A meeting by the river Ganga
Heavy clouds made
the twilight dimmer.
They were huddled under an umbrella.
His spectacles were blurred.
Yet he could watch her eyes.
Abandoned idols
left on the banks, appeared morbid.
She carefully took out a card from her bag
and said, "You must come."
All he managed to read
was the word "Wedding"
engraved in gold.
They sat silent like rusty railings.
Country boats dangled in front.
The downpour kept forming
transient polka dots on the water.
Also from Bly's collection The Winged Energy of Delight, I have a couple of short poems by Juan Ramon Jimenez.
Jimenez was a Spanish poet born in 1881, who entered into the literary life of Madrid in 1900 when he was only eighteen years old. He had begun publishing books by 1906 and had started a poetry review Renacimiento.
Opposed to Franco, he went into exile in 1936 when the Spanish Civil War began. He first moved to the United States, but the American literary community ignored him. (He gave his strong opinion of the American literary community of that time in one of the pieces included below.)
He next moved to Puerto Rico where he taught at the University of Puerto Rico until his death.
Quoting from Bly's introduction, there is this description of his final days.
"His (Jimenez) love for his wife was one of the greatest devotions of his life, and he wrote many of his poems for her.

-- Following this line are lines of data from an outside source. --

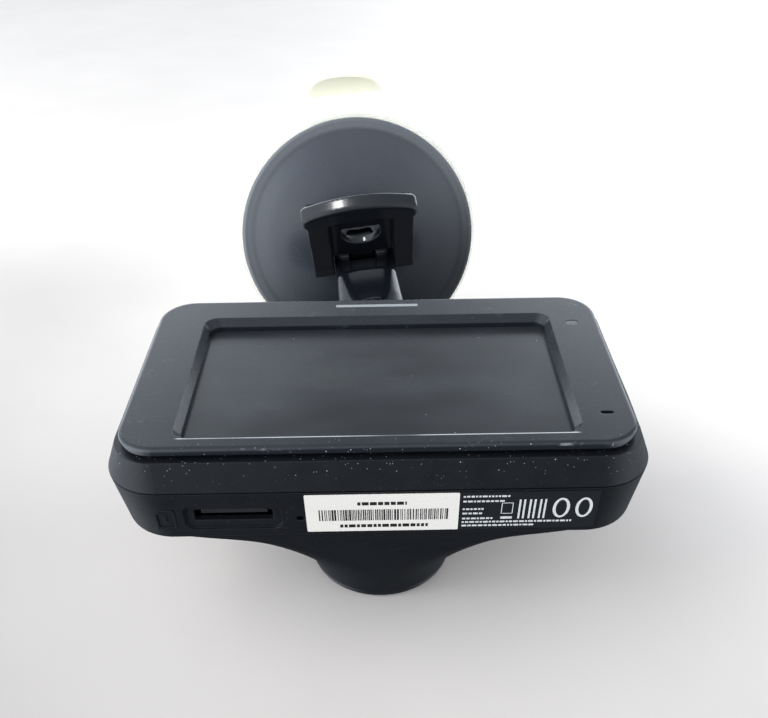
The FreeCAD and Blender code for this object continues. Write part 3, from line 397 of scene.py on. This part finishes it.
def window_lip(tree):
    """Painted highlight: a thin pale line along the lower lip of the screen window, where its rounded edge
    catches light, and pale patches along the step's edge.
    """
    height = along(tree, (0, 0, 1), cam(0, 0, 0))
    depth = along(tree, (0, 1, 0), cam(0, 0, 0))
    side = along(tree, (1, 0, 0), cam(0, 0, 0))
    across = band(tree, side, -LIP_HALF_W, LIP_HALF_W, 1.0)
    lip = calc(tree, "MULTIPLY", band(tree, height, LIP_LOW, LIP_HIGH, 0.06), across)
    lip = calc(tree, "MULTIPLY", lip, ramp(tree, noise(tree, 70, 3.0), 0.32, 0.55, 0.25, 1.0))
    step = calc(tree, "MULTIPLY", band(tree, height, -0.1, 0.35, 0.1), band(tree, depth, 0.25, 0.5, 0.1))
    patches = ramp(tree, noise(tree, 110, 4.0, 0.7), 0.60, 0.70, 0.0, 0.45)
    step = calc(tree, "MULTIPLY", step, patches)
    return calc(tree, "MAXIMUM", lip, step)


def dome_lip(tree):
    """The flat lip around the dome is a shade lighter than its cap."""
    squares = [calc(tree, "POWER", along(tree, axis), 2.0) for axis in (ACROSS, UPGLASS)]
    radius = calc(tree, "SQRT", calc(tree, "ADD", squares[0], squares[1]), 0.0)
    return ramp(tree, radius, DOME_R - 2.8, DOME_R - 1.6, 0.0, 0.17, smooth=True)


def dome_plastic():
    """Smooth plastic with painted shade: darker and less reflective low on the dome's right, where the
    lever, arm and camera shade it, and paler near the top.
    """
    material = plastic("m_dome", (0.024, 0.029, 0.039), 0.26, 0.3, 0.08, coat=0.2, edge_mm=0.3,
                       paler_where=dome_lip)
    tree = material.node_tree
    shader = tree.nodes["Principled BSDF"]
    # Painted shade: colour and reflection strength fall off towards the dome's lower right.
    shade = ramp(tree, along(tree, UPGLASS * 0.94 - ACROSS * 0.34), -24, 8, 0.26, 1.0, smooth=True)
    scaled = add(tree, "ShaderNodeVectorMath", operation="SCALE")
    plug(tree, shader.inputs["Base Color"].links[0].from_socket, scaled.inputs[0])
    plug(tree, shade, scaled.inputs["Scale"])
    plug(tree, scaled.outputs[0], shader.inputs["Base Color"])
    plug(tree, calc(tree, "MULTIPLY", shade, 0.85), shader.inputs["Specular IOR Level"])
    return material


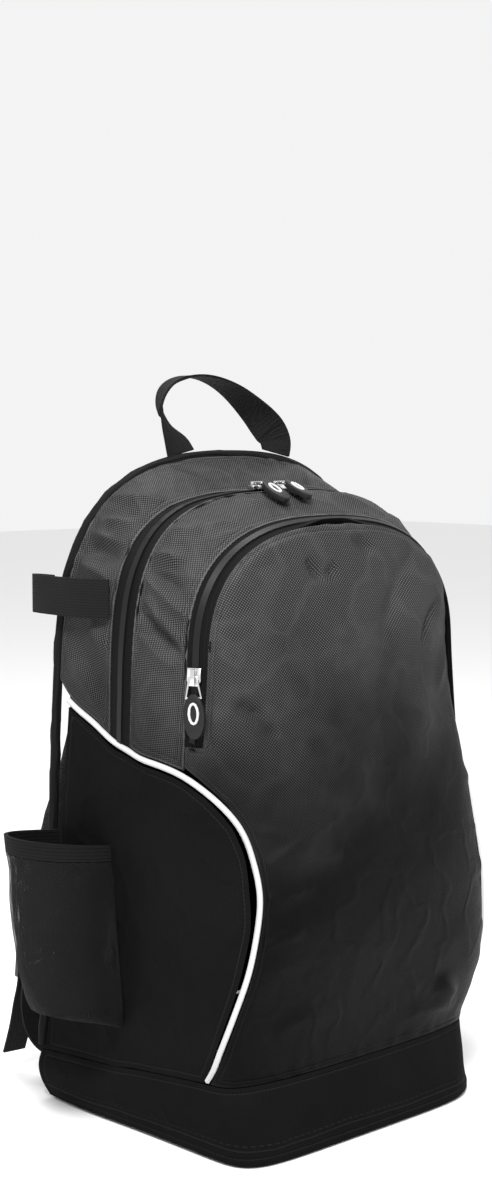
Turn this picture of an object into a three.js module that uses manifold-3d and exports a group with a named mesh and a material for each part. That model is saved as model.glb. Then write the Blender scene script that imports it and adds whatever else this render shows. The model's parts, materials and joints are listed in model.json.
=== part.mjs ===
// A soft sports backpack that stands on its base, millimetres, +Z up, front towards -Y.
// The origin is the middle of the base's underside, on the floor.
import * as THREE from 'three';
import { mergeVertices } from 'three/addons/utils/BufferGeometryUtils.js';
import Module from 'manifold-3d';

const wasm = await Module();
wasm.setup();

// Driving sizes of the body
const bagHeight = 474; // floor to the top of the back seam
const bagWidth = 284; // across the shoulders
const bagDepth = 204; // base on the floor, back to front
const baseWidth = 236; // base on the floor, side to side
const sideSetBack = 0.2; // of the right side panel's front edge, as a share of the way round the side
const bagLean = 4; // how far the shoulders hang over to the left

// Walls and clearances
const fabricWall = 1.6;
const baseWall = 2.4;
const backPadding = 9;
const tapeWall = 1;
const seamGap = 0.5;
const fitGap = 0.35; // between a part and what it is sewn to or lies on
const pipingGap = 0.7; // between the piping and the cloth's edges beside it

// Piping, zips and their pulls
const pipingRadius = 2;
const bindingRadius = 2.4; // of the bound seam around the back panel
const chainWidth = 5;
const chainRise = 0.8; // of the chain over the cloth
const chainWall = 2.2;
const tapeSink = 0.4;
const sliderLength = 12;
const sliderWidth = 9.5;
const sliderHeight = 2.6;
const bailLength = 11;
const bailWidth = 3;
const bailHeight = 3;
const linkLength = 15;
const linkWidth = 12;
const linkWire = 1.3;
const linkBite = 4; // of the link that is inside the tab
const tabLength = 30;
const tabWidth = 15;
const tabThickness = 3.6;
const ringLength = 15;
const ringWidth = 8;
const ringBand = 1.7;
const ringSink = 0.8;
const ringRaise = 0.7;

// Webbing, pockets and straps
const webbingWall = 1.8;
const handleWebbing = 25;
const handleSpan = 94; // between the middles of the handle's two ends
const handleRise = 57;
const handleBack = 27; // how far the handle's top hangs back
const batLoopWebbing = 27;
const batLoopStand = 8; // clear space between the loop and the gusset
const pocketStand = 62; // of the open pocket's rim from the side panel
const pocketWall = 1.5;
const pocketGap = 1.9; // between the pocket's sewn edge and the side panel
const pocketBinding = 12;
const bindingWall = 2.6;
const strapStand = 50; // of the hanging strap behind the back seam
const strapWidth = 62;
const strapPadding = 11;
const strapWebbing = 20;
const webbingSewn = 19; // height at which the lower webbing is sewn to the base
const webbingTwist = 0.35; // how far the lower webbing turns outward on its way up
const webbingAt = 0.78; // its place across, as a share of half the base's width
const lockWidth = 29;
const lockLength = 25;
const lockThickness = 4.4;
const lockBar = 4.2;
const lockDrop = 9; // of the lock's upper edge under the pad
const loopClear = 2.7; // between the lock's loop and the pad
const loopPinch = 0.3;

// Ribs of the body, from the back seam forward to the front panel's seam. along places a rib on the
// band from 0 to 1. zSeam is the height of the base seam in millimetres. The y columns are shares of
// bagDepth, wSeam and wBelly of half the base's width, wShoulder of half the bag's width and the
// other heights of bagHeight. square rounds the arch: 2 is an ellipse.
const ribs = {
  back: {
    along: 0, ySeam: 0.53, yTop: 0.24, wSeam: 1.13, wBelly: 1.14, wShoulder: 0.995,
    zSeam: 38, zShoulder: 0.735, zTop: 1.0, square: 2.7,
  },
  mainRear: {
    along: 0.32, ySeam: 0.13, yTop: 0.022, wSeam: 1.08, wBelly: 1.14, wShoulder: 0.972,
    zSeam: 43, zShoulder: 0.69, zTop: 0.947, square: 3.3,
  },
  mainFront: {
    along: 0.44, ySeam: 0.05, yTop: -0.085, wSeam: 1.07, wBelly: 1.14, wShoulder: 0.96,
    zSeam: 46, zShoulder: 0.685, zTop: 0.947, square: 3.3,
  },
  frontRear: {
    along: 0.87, ySeam: -0.265, yTop: -0.27, wSeam: 1.03, wBelly: 1.14, wShoulder: 0.886,
    zSeam: 52, zShoulder: 0.705, zTop: 0.912, square: 2.6,
  },
  frontEdge: {
    along: 1, ySeam: -0.33, yTop: -0.325, wSeam: 1.02, wBelly: 1.13, wShoulder: 0.838,
    zSeam: 53, zShoulder: 0.705, zTop: 0.9, square: 2.6,
  },
};
const bellyUp = 0.27; // where the belly is, as a share of the way up to the shoulder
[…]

When he received the Nobel Prize in 1956, his wife was on her deathbed; he told reporters to go away, that he would not go to Stockholm, that his wife should have been given the Nobel Prize, and he was not interested in receiving it. After his wife die, he did not write another poem and died a few months later, in the spring of 1958."
Adolescence
We were alone together
a moment on the balcony.
Since the lovely morning
of that day, we were sweethearts.
- The drowsy land around
was sleeping its vague colors,
under the gray and rosy
sunset of fall.
I told her I was going to kiss her;
she lowered her eyes calmly
and offered her cheeks to me
like someone losing a treasure.
- The dead leaves were falling
in the windless garden of the house,
and a perfume of heliotrope
was still floating in the air.
She did not dare to look at me;
I told her we would be married,
- and tears rolled
from her mournful eyes.
Night Piece
The ship, slow and rushing at the same time, can get ahead of
the water
but not the sky.
The blue is left behind, opened up in living silver,
and is ahead of us again.
The mast, fixed, swings and constantly returns
- like an hour hand that points
always to the same hour -
to the same stars,
hour after hour black and blue.
The body as it daydreams goes
toward the earth that belongs to it, from the other earth
that does not. The soul stays on board, moving
through the kingdom it has owned from birth.
Author's Club
I had always thought perhaps there would be no poets at all in New York. What I had never suspected was that there would be so many bad ones, or a place like this, as dry and dusty as our own Ateneo in Madrid, in spite of its being on the fifteenth floor, almost at the altitude of Parnassus.
Tenth-rate men, all of them, cultivating physical resemblances to Poe, to Walt Whitman, to Stevenson, to Mark Twain, letting their soul be burned up with their free cigar, since the two are the same; bushy-haired me who make fun of Robinson, Frost, Masters, Vachel Lindsay, Amy Lowell and who fail to make fun of Poe, Emily Dickinson, and Whitman only because they are already dead. And they show me wall after wall of portraits and autographs in Holograph, of Bryant, of Aldrich, of Lowell, etc. etc. etc....
....I have taken a cigarette from the fumidor, lighted it, and thrown it into a corner, on the rug, in order to see if the fire will catch and leave behind it, in place of this club of rubbish, a high and empty hole, fresh and deep, with clear stars, in the cloudless sky of this April night.
Music
Music -
a naked woman
running mad through the pure night!
Finishing this week on a lighter note, I have this piece I wrote on a very sore and achy evening several days ago.
approximately excellent
today
was another day
at the money pit
laying down
kitchen tile this time
it's said
to be a very precise
business
this tile laying thing
and i'm not
widely
known as a person
of frequent
precision
more
of an approximation
type guy
that's
me
but i put that old tile
down
anyway
and now my knees hurt
and my....
well
without bothering to name
all the various parts
just say
everything
hips
down hurts
and it may be
true
even precisely
true
that an individual
of a perfectionist bent
who insists
on a precise northerly
orientation
might find fault
with the trueness
of the line
on my
tile
but another person
say
a person of more
approximistic
nature
willing to drift
his orientation
a degree or two
or even three
north north easterly
could very well look
at how my tile
lines up
and find it quite
adequate
in fact
that person
knowing that the lowest professional
bid for this work
was 965 dollars and 37 cents
precisely
would almost certainly
say
that the free
work done today
was in fact
quite
excellent
approximately
Thinking of a snowy mountain on July 4th in South Texas is either a devious form of self-abuse or a desperate attempt to deny the reality of life as we know it here - that is, it is damn hot and it's going to stay damn hot for the better part of the next four months. But maybe if I look at the picture long enough....
While I continue my efforts at self-delusion, you will, I know, have and excellent, reality-based week where ever you are, remembering all the while that all of the material contained in this blog remains the property of it creators, while the blog itself was produced by and is the property of me....allen itz.